The platform itself does the expected things — evidence automation, control mapping, policy templates, monitoring — across SOC 2, ISO 27001, HIPAA, PCI, and others. Where it stands apart is that continuity: the people who built your readiness program and the people who audit it are on the same side of the table, which can make the whole process feel less adversarial and faster end to end.
Which leads straight to the tradeoff worth thinking hard about.
The single-vendor tradeoff
Bundling your software and your audit is convenient. It's also a concentration of trust, and there are two angles to weigh.
Independence. An audit's value comes partly from the auditor being independent of the thing they're examining. Thoropass structures its audit arm to satisfy the independence requirements auditors are held to, so this is a perception question more than a regulatory one — but perception matters. Some enterprise security teams reviewing your report may simply prefer to see a name-brand CPA firm they recognize. Most won't blink. It's worth knowing your buyers before you assume it's a non-issue.
Lock-in. When your evidence collection, your monitoring, and your audit all live with one vendor, switching later is harder. If you outgrow the platform or the relationship sours, you're not just migrating software — you're also finding a new auditor and re-establishing that relationship from scratch. With a separate platform and auditor, you can swap one without disturbing the other.

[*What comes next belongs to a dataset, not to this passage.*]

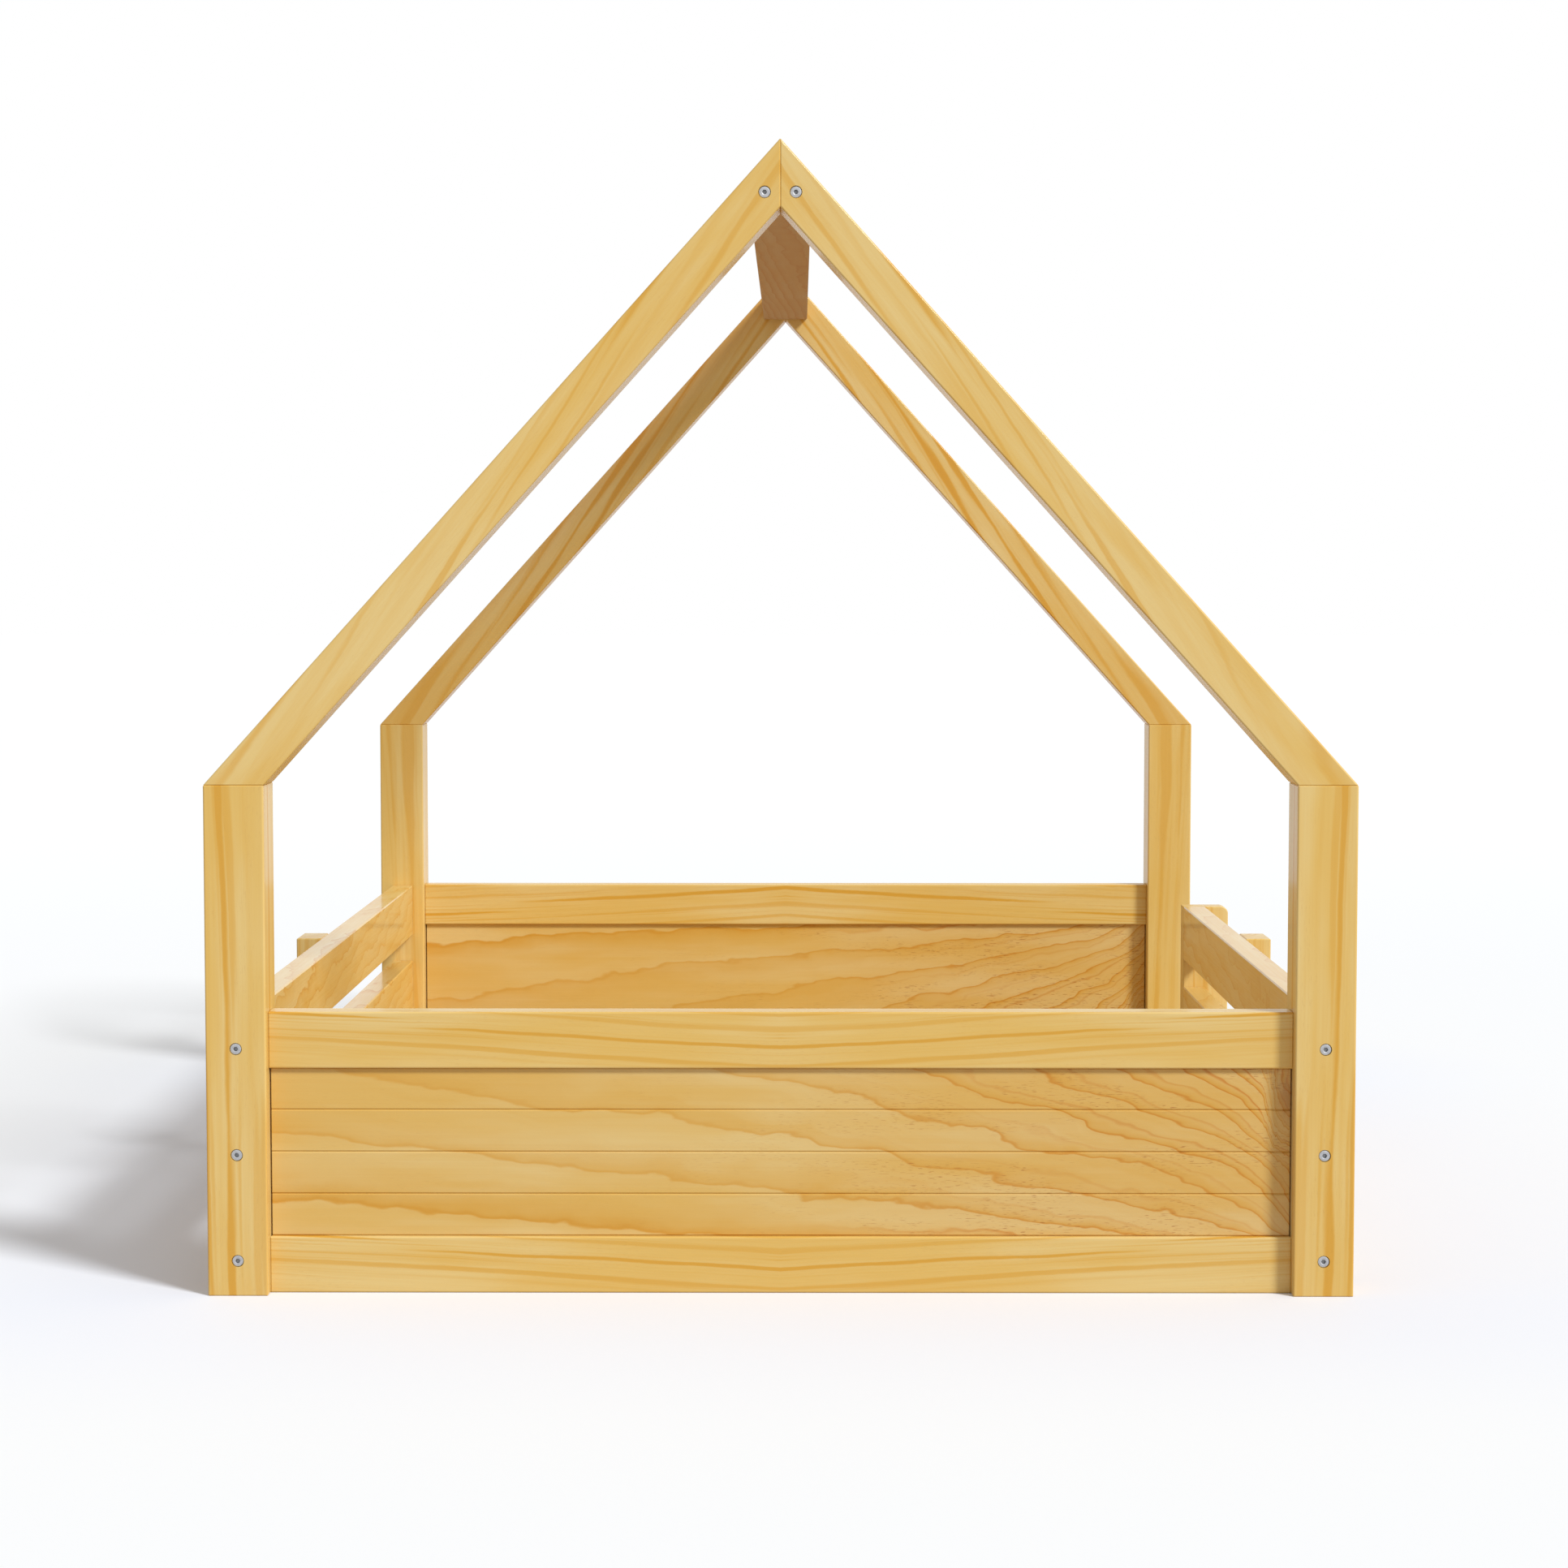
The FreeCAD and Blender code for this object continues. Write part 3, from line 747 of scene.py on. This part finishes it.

Convenience and independence pull in opposite directions here. The bundled model trades a little of the second for a lot of the first, and whether that's a good trade depends entirely on your buyers and your appetite for vendor concentration.
Neither outcome is wrong. For a small team doing its first SOC 2, the convenience often wins easily. For a company whose enterprise customers scrutinize audit provenance, the separation can be worth the extra coordination.
Side by side
| Secureframe | Thoropass | |
|---|---|---|
| Core model | Automation platform with guided onboarding and expert support | Platform bundled with in-house audit team |
| Audit | Bring your own / partner CPA network | Same vendor audits you |
| Best for | Teams wanting hand-holding, multiple frameworks | First-timers wanting one smooth software-plus-audit path |
| Frameworks | SOC 2, ISO 27001, HIPAA, PCI, GDPR, more | SOC 2, ISO 27001, HIPAA, PCI, more |
| Independence question | Standard third-party auditor | Single-vendor; satisfies independence rules but optics vary |
| Lock-in risk | Lower (swap auditor freely) | Higher (software and audit tied together) |
| Pricing feel | Premium for the managed support | Bundled; varies by scope |
Where these two fit in the wider market
Secureframe and Thoropass aren't the only games in town, and they're not always the right answer. If your team is technical and you'd rather self-implement on a leaner, cheaper platform, the more automation-first tools may suit you better — I compared the best-known ones in Vanta vs Drata vs Sprinto, and you can see how the whole category stacks up in the tools overview.
And whichever route you pick, remember what no platform does: the control work. These tools automate evidence and smooth the audit, but the access reviews, the tested incident response plan, the secure cloud config — that's still on you, and it's exactly the sequence I walk through in the SOC 2 guide. Get the controls right first, then let the platform you choose carry the proof.